EXERCISE DETAILS: Read the data and repeat it in full, exactly.
++++++++++
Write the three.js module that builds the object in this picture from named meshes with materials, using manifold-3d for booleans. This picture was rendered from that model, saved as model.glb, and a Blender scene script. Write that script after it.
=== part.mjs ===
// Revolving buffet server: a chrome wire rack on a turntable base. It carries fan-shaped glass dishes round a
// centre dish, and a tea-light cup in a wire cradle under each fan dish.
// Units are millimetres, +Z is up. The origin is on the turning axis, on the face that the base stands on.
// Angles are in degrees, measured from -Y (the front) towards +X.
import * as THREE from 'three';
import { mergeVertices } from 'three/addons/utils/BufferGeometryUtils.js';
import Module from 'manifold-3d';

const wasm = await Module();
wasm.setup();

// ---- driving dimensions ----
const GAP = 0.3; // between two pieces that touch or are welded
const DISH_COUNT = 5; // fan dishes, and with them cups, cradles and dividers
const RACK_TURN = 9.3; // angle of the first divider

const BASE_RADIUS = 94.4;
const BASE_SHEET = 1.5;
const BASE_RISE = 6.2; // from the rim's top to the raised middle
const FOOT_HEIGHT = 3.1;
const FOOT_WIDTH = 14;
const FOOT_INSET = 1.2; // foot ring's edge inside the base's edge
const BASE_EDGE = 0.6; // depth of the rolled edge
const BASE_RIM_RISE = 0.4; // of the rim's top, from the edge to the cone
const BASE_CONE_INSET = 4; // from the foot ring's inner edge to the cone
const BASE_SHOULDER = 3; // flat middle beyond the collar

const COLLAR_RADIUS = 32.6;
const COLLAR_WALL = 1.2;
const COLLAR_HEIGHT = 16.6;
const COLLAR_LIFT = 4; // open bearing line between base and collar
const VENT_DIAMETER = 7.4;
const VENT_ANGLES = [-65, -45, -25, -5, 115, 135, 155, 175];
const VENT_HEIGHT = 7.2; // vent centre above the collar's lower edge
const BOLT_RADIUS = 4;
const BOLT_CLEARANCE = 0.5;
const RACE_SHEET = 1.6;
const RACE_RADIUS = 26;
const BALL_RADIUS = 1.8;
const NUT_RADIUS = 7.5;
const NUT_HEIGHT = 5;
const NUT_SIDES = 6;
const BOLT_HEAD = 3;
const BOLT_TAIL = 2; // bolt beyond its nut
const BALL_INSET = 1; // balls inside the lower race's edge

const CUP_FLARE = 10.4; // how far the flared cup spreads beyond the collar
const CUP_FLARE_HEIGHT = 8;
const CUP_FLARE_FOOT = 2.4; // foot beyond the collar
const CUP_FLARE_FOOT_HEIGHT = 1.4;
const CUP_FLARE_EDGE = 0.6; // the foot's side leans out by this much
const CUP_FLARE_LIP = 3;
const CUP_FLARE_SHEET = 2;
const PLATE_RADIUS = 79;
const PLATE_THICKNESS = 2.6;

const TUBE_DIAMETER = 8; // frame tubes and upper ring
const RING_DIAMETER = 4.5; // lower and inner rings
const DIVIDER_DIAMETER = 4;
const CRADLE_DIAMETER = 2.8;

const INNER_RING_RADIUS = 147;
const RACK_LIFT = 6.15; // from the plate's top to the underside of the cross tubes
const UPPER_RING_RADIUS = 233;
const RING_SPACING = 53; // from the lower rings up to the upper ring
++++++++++
COMPLETED TASK:
Write the three.js module that builds the object in this picture from named meshes with materials, using manifold-3d for booleans. This picture was rendered from that model, saved as model.glb, and a Blender scene script. Write that script after it.
=== part.mjs ===
// Revolving buffet server: a chrome wire rack on a turntable base. It carries fan-shaped glass dishes round a
// centre dish, and a tea-light cup in a wire cradle under each fan dish.
// Units are millimetres, +Z is up. The origin is on the turning axis, on the face that the base stands on.
// Angles are in degrees, measured from -Y (the front) towards +X.
import * as THREE from 'three';
import { mergeVertices } from 'three/addons/utils/BufferGeometryUtils.js';
import Module from 'manifold-3d';

const wasm = await Module();
wasm.setup();

// ---- driving dimensions ----
const GAP = 0.3; // between two pieces that touch or are welded
const DISH_COUNT = 5; // fan dishes, and with them cups, cradles and dividers
const RACK_TURN = 9.3; // angle of the first divider

const BASE_RADIUS = 94.4;
const BASE_SHEET = 1.5;
const BASE_RISE = 6.2; // from the rim's top to the raised middle
const FOOT_HEIGHT = 3.1;
const FOOT_WIDTH = 14;
const FOOT_INSET = 1.2; // foot ring's edge inside the base's edge
const BASE_EDGE = 0.6; // depth of the rolled edge
const BASE_RIM_RISE = 0.4; // of the rim's top, from the edge to the cone
const BASE_CONE_INSET = 4; // from the foot ring's inner edge to the cone
const BASE_SHOULDER = 3; // flat middle beyond the collar

const COLLAR_RADIUS = 32.6;
const COLLAR_WALL = 1.2;
const COLLAR_HEIGHT = 16.6;
const COLLAR_LIFT = 4; // open bearing line between base and collar
const VENT_DIAMETER = 7.4;
const VENT_ANGLES = [-65, -45, -25, -5, 115, 135, 155, 175];
const VENT_HEIGHT = 7.2; // vent centre above the collar's lower edge
const BOLT_RADIUS = 4;
const BOLT_CLEARANCE = 0.5;
const RACE_SHEET = 1.6;
const RACE_RADIUS = 26;
const BALL_RADIUS = 1.8;
const NUT_RADIUS = 7.5;
const NUT_HEIGHT = 5;
const NUT_SIDES = 6;
const BOLT_HEAD = 3;
const BOLT_TAIL = 2; // bolt beyond its nut
const BALL_INSET = 1; // balls inside the lower race's edge

const CUP_FLARE = 10.4; // how far the flared cup spreads beyond the collar
const CUP_FLARE_HEIGHT = 8;
const CUP_FLARE_FOOT = 2.4; // foot beyond the collar
const CUP_FLARE_FOOT_HEIGHT = 1.4;
const CUP_FLARE_EDGE = 0.6; // the foot's side leans out by this much
const CUP_FLARE_LIP = 3;
const CUP_FLARE_SHEET = 2;
const PLATE_RADIUS = 79;
const PLATE_THICKNESS = 2.6;

const TUBE_DIAMETER = 8; // frame tubes and upper ring
const RING_DIAMETER = 4.5; // lower and inner rings
const DIVIDER_DIAMETER = 4;
const CRADLE_DIAMETER = 2.8;

const INNER_RING_RADIUS = 147;
const RACK_LIFT = 6.15; // from the plate's top to the underside of the cross tubes
const UPPER_RING_RADIUS = 233;
const RING_SPACING = 53; // from the lower rings up to the upper ring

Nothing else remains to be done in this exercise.